The minister allowed full deduction of capital expenditure from the taxable profits of new fertiliser units and affordable house builders. Encouraging investments into the capital intensive fertiliser sector is essential for food security, but this is no incentive to builders as their biggest cost item-land- is excluded from such deduction, said Ajit Krishnan, tax partner, Ernst & Young.

The minister made the revised 18.5% minimum alternative tax (MAT) applicable to SEZ developers and units and also made the dividend distribution tax applicable to SEZ developers. MAT on SEZs was expected in the proposed direct tax code, which would come into force in 2012-13. By subjecting SEZs to MAT a year earlier, the minister gave a level playing field to smaller IT units in software technology parks, whose income tax holiday expires at the end of the 2010-11 fiscal. IT SEZs set up by biggies in the sector are reluctant to give space to small entrepreneurs, who would eat into their profits. Mukherjee also extended MAT to limited liability partnerships.

The minister slashed the surcharge on corporate income tax from 7.5% to 5% and raised MAT by 0.5% to 18.5%. The effective rate of MAT stays at the same level.

The minister also made it clear to potential investors in the forthcoming ninth auction of of oil and gas blocks under the new exploration licensing policy (Nelp) that the seven-year tax holiday on crude oil production will not be available to blocks licensed after the end of this fiscal. The petroleum ministry has set March 16 as the deadline for submitting expressions of interest and award of blocks will happen only at the beginning of next fiscal, making them ineligible for the tax break.
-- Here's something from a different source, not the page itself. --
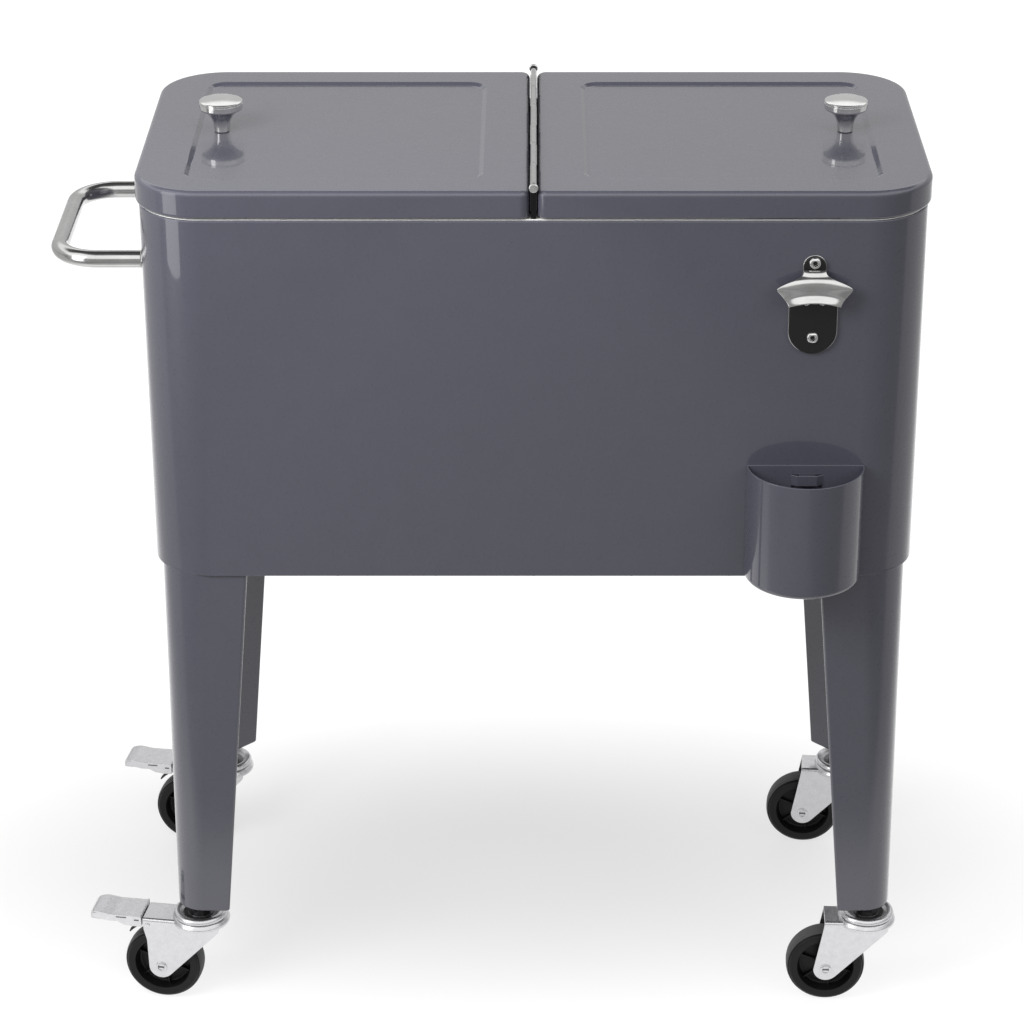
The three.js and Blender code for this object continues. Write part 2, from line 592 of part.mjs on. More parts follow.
// ---------------------------------------------------------------- casters
// Each caster is drawn with its swivel axis on Z, trailing towards -X, and turned by its yaw.
function casterStem() {
  const cup = lathe([
    [0, CUP.bottom],
    [CUP.radius - 1, CUP.bottom],
    [CUP.radius, CUP.bottom + 1],
    [CUP.radius, CUP.top - 2],
    [CUP.radius - 2, CUP.top],
    [CUP.dish + 2, CUP.top],
    [CUP.dish, CUP.top - 3],
    [0, CUP.top - 3],
  ], 20).rotateX(Math.PI / 2);
  return join(
    cup,
    rod('z', STEM.radius, CUP.top - 4, STEM.top, 0, 0, 12),
    rod('z', 9, CUP.top - 3.5, LEG.bottom - GAP, 0, 0, 6),
    rod('z', 4, FORK.top - FORK.sheet - 3, CUP.bottom + 1, 0, 0, 12),
    rod('z', 8, FORK.top - FORK.sheet - 4, FORK.top - FORK.sheet - GAP, 0, 0, 12),
  );
}

/** Side cheek of a fork in (x, z); a braked fork reaches further back to carry the pedal. */
function cheekOutline(brake) {
  const { tip, top } = FORK;
  const nose = 20;
  const outline = new THREE.Shape();
  outline.moveTo(nose, top);
  outline.lineTo(nose, top - 8);
  outline.lineTo(-TRAIL + tip * 0.7, WHEEL.radius - tip * 0.72);
  outline.absarc(-TRAIL, WHEEL.radius, tip, -Math.PI / 4, -Math.PI, true);
  if (brake) {
    outline.lineTo(-TRAIL - tip - 2, 66);
    outline.quadraticCurveTo(-TRAIL - tip - 2.5, 76, -TRAIL - tip - 4, 79);
    outline.lineTo(-54, 80);
    outline.lineTo(-54.5, top);
  } else {
    outline.lineTo(-40, top);
  }
  return outline;
}

function forkBody(brake) {
  const { half, sheet, top, raceTop, raceRadius } = FORK;
  const rear = brake ? -54.5 : -40;
  const cheek = cheekOutline(brake);
  const joined = join(
    block(rear, -half, top - sheet, 0, half, top),
    rod('z', raceRadius, top - sheet, raceTop, 0, 0, 20),
    sidePrism(cheek, -half, -half + sheet),
    sidePrism(cheek, half - sheet, half),
  );
  const cuts = [
    rod('z', 4 + GAP, 60, 120, 0, 0, 12),
    rod('y', AXLE.radius + GAP, -30, 30, -TRAIL, WHEEL.radius, 12),
  ];
  if (brake) {
    cuts.push(rod('y', 2 + GAP, -30, 30, PEDAL_PIVOT.x, PEDAL_PIVOT.z, 12));
  }
  return cut(joined, ...cuts);
}

function axleBolt() {
  const reach = FORK.half + GAP;
  return join(
    rod('y', AXLE.radius, -reach - 1, reach + 1, -TRAIL, WHEEL.radius, 12),
    rod('y', AXLE.head, -reach - AXLE.headLength, -reach, -TRAIL, WHEEL.radius, 12),
    rod('y', AXLE.head, reach, reach + AXLE.headLength, -TRAIL, WHEEL.radius, 6),
  );
}

/** Moulded wheel: a rounded tread, a thin web set in from both faces and a long hub. */
function wheelBody() {
  const { radius, halfWidth, hubHalf, bore } = WHEEL;
  const half = [
    [bore, hubHalf], [10, hubHalf], [10, 3], [26, 3],
    [28, halfWidth], [33.5, halfWidth], [36.8, halfWidth - 3.5], [radius, halfWidth - 8],
  ];
  const mirrored = half.map(([r, h]) => [r, -h]).reverse();
  return lathe([...half, ...mirrored, half[0]].reverse(), 24);
}

/** Brake pedal: a channel behind the fork, kinked up at its end, with a tongue around the pivot. */
function pedalBody() {
  const half = FORK.half;
  const start = -56.5;
  const plate = [
    point(start, 95), point(-89, 97), point(-96, 101), point(-107, 99.5),
    point(-107, 97), point(-97, 98.5), point(-90, 94.5), point(start, 92.5),
  ];
  const flange = [
    point(start, 94.5), point(-89, 96.5), point(-96, 100), point(-103, 98), point(-94, 91),
    point(-80, 83), point(-66, 81), point(start, 82),
  ];
  const tongue = [
    point(start - 3, 80.5), point(start - 3, 94), point(start + 0.5, 94), point(start + 0.5, 88),
    point(-47, 88), point(-46, 85), point(-47, 80.5),
  ];
  const joined = join(
    sidePrism(plate, -half, half),
    sidePrism(flange, -half, -half + 2),
    sidePrism(flange, half - 2, half),
    sidePrism(tongue, -half + FORK.sheet + 0.5, half - FORK.sheet - 0.5),
  );
  return cut(joined, rod('y', 2 + GAP, -30, 30, PEDAL_PIVOT.x, PEDAL_PIVOT.z, 12));
}

/** Curved strip that the pedal presses on the tread. */
function brakeShoe() {
  const inner = 44;
  const outer = 45.6;
  const outline = new THREE.Shape();
  const from = THREE.MathUtils.degToRad(116);
  const to = THREE.MathUtils.degToRad(142);
  outline.absarc(-TRAIL, WHEEL.radius, outer, from, to, false);
  outline.absarc(-TRAIL, WHEEL.radius, inner, to, from, true);
  const pad = block(-59.3, -9, 77, -56, 9, 80.2);
  return join(sidePrism(outline, -9, 9, 3), pad);
}

function buildCaster({ name, side, depth, yaw, brake }) {
  const caster = new THREE.Group();
  caster.position.set(side * STEM.x, depth * STEM.y, 0);
  caster.rotation.z = THREE.MathUtils.degToRad(-yaw);
  cooler.add(caster);
  add(`caster_stem_${name}`, casterStem(), ZINC, caster);
  add(`caster_fork_${name}`, forkBody(brake), ZINC, caster);
  add(`axle_${name}`, axleBolt(), ZINC, caster);
  const wheel = add(`wheel_${name}`, wheelBody(), BLACK_PLASTIC, caster);
  wheel.position.set(-TRAIL, 0, WHEEL.radius);
  if (brake) {
    add(`brake_pedal_${name}`, pedalBody(), ZINC, caster);
    add(`brake_shoe_${name}`, brakeShoe(), BLACK_PLASTIC, caster);
    add(`brake_pivot_${name}`, rod('y', 2, -FORK.half - 1, FORK.half + 1, PEDAL_PIVOT.x, PEDAL_PIVOT.z, 12),
      ZINC, caster);
  }
}

// ---------------------------------------------------------------- assembly
buildShell();
buildTub();
buildDrain();
buildSupportBar();
buildLid(-1, 'left_lid');
buildLid(1, 'right_lid');
buildHandle();
buildOpener();
buildCatcher();
for (const caster of CASTERS) {
  buildLeg(caster.name, caster.side, caster.depth);
  buildCaster(caster);
}

// The origin is on the floor, at the middle of the whole object.
const extent = new THREE.Box3().setFromObject(cooler, true);
const middle = extent.getCenter(new THREE.Vector3());
cooler.position.set(-middle.x, -middle.y, 0);

export default cooler;
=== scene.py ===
"""Patio cooler on wheels: the detailed visual model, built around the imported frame.

Lengths are millimetres. X runs to the right of the front and Y to the rear, both from the middle of the
body, and Z goes up from the floor. new_piece() turns them into the frame's metres.
"""
import math

import bmesh
import bpy
from mathutils import Matrix, Vector


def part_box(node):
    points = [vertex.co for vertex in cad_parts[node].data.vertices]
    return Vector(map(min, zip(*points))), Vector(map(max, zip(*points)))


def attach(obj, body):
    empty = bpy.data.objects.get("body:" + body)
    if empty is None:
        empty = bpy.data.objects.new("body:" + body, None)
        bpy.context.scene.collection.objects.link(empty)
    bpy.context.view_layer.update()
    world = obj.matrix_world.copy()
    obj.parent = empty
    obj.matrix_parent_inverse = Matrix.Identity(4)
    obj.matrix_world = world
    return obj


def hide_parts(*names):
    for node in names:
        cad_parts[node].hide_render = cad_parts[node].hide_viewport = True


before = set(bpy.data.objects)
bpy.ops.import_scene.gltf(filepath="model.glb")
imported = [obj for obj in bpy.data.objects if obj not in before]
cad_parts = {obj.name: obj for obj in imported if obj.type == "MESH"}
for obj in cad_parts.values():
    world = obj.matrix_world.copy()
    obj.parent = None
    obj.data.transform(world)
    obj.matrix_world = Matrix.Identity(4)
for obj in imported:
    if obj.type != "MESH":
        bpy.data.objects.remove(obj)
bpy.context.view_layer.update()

MM = 0.001
SHARP = math.radians(38)  # edges bent more than this stay sharp in the shading


def middle_of_body():
    low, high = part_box("outer_shell")
    return Vector(((low.x + high.x) / 2, (low.y + high.y) / 2, 0))


MIDDLE = middle_of_body()


def span(node):
    """Lowest and highest corner of a CAD node, in this script's millimetres."""
    low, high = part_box(node)
    return (low - MIDDLE) / MM, (high - MIDDLE) / MM


def centre(node):
    low, high = span(node)
    return (low + high) / 2


# ---------------------------------------------------------------- outlines
def arc(x, y, radius, start, end, steps=8):
    """Points of an arc around (x, y) with both its ends; angles are in degrees."""
    points = []
    for index in range(steps + 1):
        angle = math.radians(start + (end - start) * index / steps)
        points.append((x + radius * math.cos(angle), y + radius * math.sin(angle)))
    return points


def rounded(x0, y0, x1, y1, radii, steps=20):
    """Rectangle with four corner radii: front left, front right, rear right, rear left."""
    a, b, c, d = (max(radius, 0.4) for radius in radii)
    return (
        arc(x0 + a, y0 + a, a, 180, 270, steps)
        + arc(x1 - b, y0 + b, b, 270, 360, steps)
        + arc(x1 - c, y1 - c, c, 0, 90, steps)
        + arc(x0 + d, y1 - d, d, 90, 180, steps)
    )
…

The government also allowed employers to deduct their contribution to an employee's New Pension System account from the organisation's business income. Earlier, this incentive was available only to contributions made to EPFO and to other superannuation and gratuity funds. Besides raising the tax slabs for individuals slightly, Mukherjee also allowed a concessional 15% tax on dividends received by Indian companies from foreign arms. He also extended the deduction available on investments in long term infrastructure funds for one more year.